Interesting PowerPoint presentation by Carlos Somohano. Here's my favorite slide (a slightly modified version):
Brief History of Data Science
- 1974 – Peter Naur @UoC Datalogy & Data Science
- 2001 – William S. Cleveland @CSU Data Science: An Action Plan
- 2003 – Journal of Data Science
- 2009 – Jeff Hammerbacher @Facebook What does a Data Scientist Do?
- 2010 – Drew Conway @NYU The Data Science Venn Diagram
- 2010 – Mike Loukadis @O’Reilly “What is Data Science?”
- 2011 – DJ Patil @LinkedIn data scientist vs.data analyst
- 2013 - Vincent Granville @DSC “Horizontal vs. Vertical Data Scientist”
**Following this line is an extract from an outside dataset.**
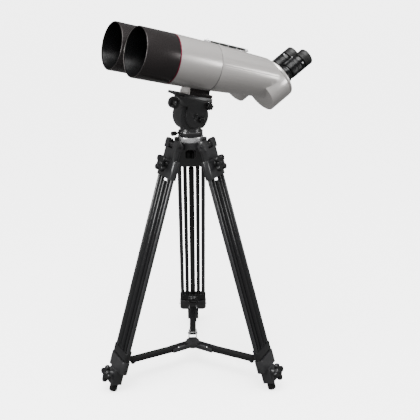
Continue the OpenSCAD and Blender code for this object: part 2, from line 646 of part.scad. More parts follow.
dew_shield(-1);  // left_dew_shield
dew_shield(1);  // right_dew_shield
accent_rings();
objective_cells();
objective_lenses();
front_tube(-1);  // left_tube
front_tube(1);  // right_tube
rear_body(-1);  // left_rear_body
rear_body(1);  // right_rear_body
prisms();
end_plate();
handle();
handle_inserts();
saddle();
slide_plate();
turret(-1);  // left_turret
turret(1);  // right_turret
focus_ring(-1);  // left_focus_ring
focus_ring(1);  // right_focus_ring
eyepiece(-1);  // left_eyepiece
eyepiece(1);  // right_eyepiece
eyecup(-1);  // left_eyecup
eyecup(1);  // right_eyecup
platform();
plate_knob();
tilt_knob();
head_body();
pan_base();
pan_knob();
tie_down_knob();
bowl();
spider();
spreader_hub();
leg_bracket(1);  // leg_1_bracket
leg_bracket(2);  // leg_2_bracket
leg_bracket(3);  // leg_3_bracket
upper_tubes(1);  // leg_1_upper_tubes
upper_tubes(2);  // leg_2_upper_tubes
upper_tubes(3);  // leg_3_upper_tubes
leg_clamp(1);  // leg_1_clamp
leg_clamp(2);  // leg_2_clamp
leg_clamp(3);  // leg_3_clamp
outer_tubes(1);  // leg_1_outer_tubes
outer_tubes(2);  // leg_2_outer_tubes
outer_tubes(3);  // leg_3_outer_tubes
centre_tube(1);  // leg_1_centre_tube
centre_tube(2);  // leg_2_centre_tube
centre_tube(3);  // leg_3_centre_tube
leg_foot(1);  // leg_1_foot
leg_foot(2);  // leg_2_foot
leg_foot(3);  // leg_3_foot
upper_knob(1);  // leg_1_upper_knob
upper_knob(2);  // leg_2_upper_knob
upper_knob(3);  // leg_3_upper_knob
lower_knob(1);  // leg_1_lower_knob
lower_knob(2);  // leg_2_lower_knob
lower_knob(3);  // leg_3_lower_knob
spreader_arm(1);  // spreader_arm_1
spreader_arm(2);  // spreader_arm_2
spreader_arm(3);  // spreader_arm_3
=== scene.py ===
import json
import math
import bpy
import bmesh
from mathutils import Matrix, Vector


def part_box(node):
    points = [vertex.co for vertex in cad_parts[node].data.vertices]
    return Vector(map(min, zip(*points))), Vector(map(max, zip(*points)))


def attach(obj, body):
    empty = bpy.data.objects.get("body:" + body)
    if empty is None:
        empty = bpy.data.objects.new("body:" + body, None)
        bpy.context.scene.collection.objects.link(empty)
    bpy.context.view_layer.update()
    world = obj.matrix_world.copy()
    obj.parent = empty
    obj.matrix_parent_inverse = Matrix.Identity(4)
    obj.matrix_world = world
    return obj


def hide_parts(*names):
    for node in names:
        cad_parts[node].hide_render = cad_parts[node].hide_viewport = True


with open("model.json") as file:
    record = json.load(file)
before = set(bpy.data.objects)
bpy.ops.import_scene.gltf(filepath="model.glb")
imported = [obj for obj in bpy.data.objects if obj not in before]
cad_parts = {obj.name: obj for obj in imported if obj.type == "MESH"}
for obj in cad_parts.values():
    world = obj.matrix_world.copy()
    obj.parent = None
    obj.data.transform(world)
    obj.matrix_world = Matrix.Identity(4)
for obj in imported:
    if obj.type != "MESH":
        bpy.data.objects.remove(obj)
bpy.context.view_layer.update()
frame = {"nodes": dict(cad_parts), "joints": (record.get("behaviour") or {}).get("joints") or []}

# ---------------------------------------------------------------------------
# Levelling bowl. A turned aluminium ring, polished, with a spherical seat inside for the
# 65 mm ball. It drops into the spider from above and carries the whole head.
# ---------------------------------------------------------------------------
mm = 0.001                      # sizes are in millimetres and Blender works in metres


def surface(name, colour, roughness, metallic=0.0, patchy=0.12, grain=900.0, relief=0.04,
            stretch=(1, 1, 1), coat=0.0, shine=0.5):
    """A painted, anodised or moulded surface: slightly uneven in colour and gloss, with a fine grain."""
    made = bpy.data.materials.new(name)
    made.use_nodes = True
    nodes, links = made.node_tree.nodes, made.node_tree.links
    shader = nodes["Principled BSDF"]
    shader.inputs["Metallic"].default_value = metallic
    shader.inputs["Coat Weight"].default_value = coat
    shader.inputs["Specular IOR Level"].default_value = shine
    where = nodes.new("ShaderNodeTexCoord")
    spread = nodes.new("ShaderNodeMapping")
    spread.inputs["Scale"].default_value = stretch
    links.new(where.outputs["Object"], spread.inputs["Vector"])
    clouds = nodes.new("ShaderNodeTexNoise")
    clouds.inputs["Scale"].default_value = 38
    clouds.inputs["Detail"].default_value = 4
    links.new(spread.outputs["Vector"], clouds.inputs["Vector"])
    tone = nodes.new("ShaderNodeValToRGB")
    tone.color_ramp.elements[0].position = 0.3
    tone.color_ramp.elements[1].position = 0.7
    tone.color_ramp.elements[0].color = [c * (1 - patchy) for c in colour] + [1]
    tone.color_ramp.elements[1].color = [min(1, c * (1 + patchy)) for c in colour] + [1]
    links.new(clouds.outputs["Fac"], tone.inputs["Fac"])
    links.new(tone.outputs["Color"], shader.inputs["Base Color"])
    gloss = nodes.new("ShaderNodeMapRange")
    gloss.inputs["From Min"].default_value = 0.25
    gloss.inputs["From Max"].default_value = 0.75
    gloss.inputs["To Min"].default_value = max(0.03, roughness - 0.05)
    gloss.inputs["To Max"].default_value = roughness + 0.05
    specks = nodes.new("ShaderNodeTexNoise")
    specks.inputs["Scale"].default_value = grain
    specks.inputs["Detail"].default_value = 3
    links.new(spread.outputs["Vector"], specks.inputs["Vector"])
    links.new(specks.outputs["Fac"], gloss.inputs["Value"])
    links.new(gloss.outputs["Result"], shader.inputs["Roughness"])
    bump = nodes.new("ShaderNodeBump")
    bump.inputs["Strength"].default_value = relief
    bump.inputs["Distance"].default_value = 0.0004
    links.new(specks.outputs["Fac"], bump.inputs["Height"])
    links.new(bump.outputs["Normal"], shader.inputs["Normal"])
    return made


def placed(name, mesh, body, finish, slot, *stands_for):
    """Puts a finished mesh on its CAD body, with its surface and the node it stands for."""
    crease = math.radians(38)
    mesh.materials.clear()
    mesh.materials.append(finish)
    mesh.shade_smooth()
    mesh.set_sharp_from_angle(angle=crease)
    piece = bpy.data.objects.new(name, mesh)
    bpy.context.scene.collection.objects.link(piece)
    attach(piece, body)
    if stands_for:
        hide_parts(*stands_for)
    return piece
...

Read Powerpoint presentation.
Another interesting comment about data scientists:
In my case, as a data scientist, I generate leads for marketers. A good quality lead is worth $40. The costs associated with producing one lead is $10. It requires data science to efficiently generate a large number of highly relevant leads, purchasing the right traffic, organic growth optimization etc. If I can't generate at least 10,000 leads a year, nobody will buy due to low volume. If my leads don't convert in actual revenue and produce ROI for the client, nobody will buy.
Also, thanks to data science, I can sell leads for a lower price than competitors - much less than $40. For instance our newsletter open rate went from 8% to 24%, significantly boosting revenue and lowering costs. We also reduced churn to a point where we actually grow, all of this thanks to data science. Among the techniques used: improving user, client and content segmentation; outsourcing and efficiently recruiting abroad; automation (we have zero employee); multiple vendor testing in parallel (A/B testing); competitive intelligence; true computational marketing; optimizing delivery rate from an engineering point of view; eliminating inactive members; detecting and killing spammers; and optimizing an extremely diversified mix of newsletter metrics (keywords in subject line, HTML code, content blend, ratio of commercial vs. organic content, keyword variance to avoid burn out, first sentence in each message, levers associated with re-tweets, word-of-mouth and going viral, etc.) to increase total clicks, leads and conversions delivered to clients. Also, we need to predict sales and revenues - another data science exercise.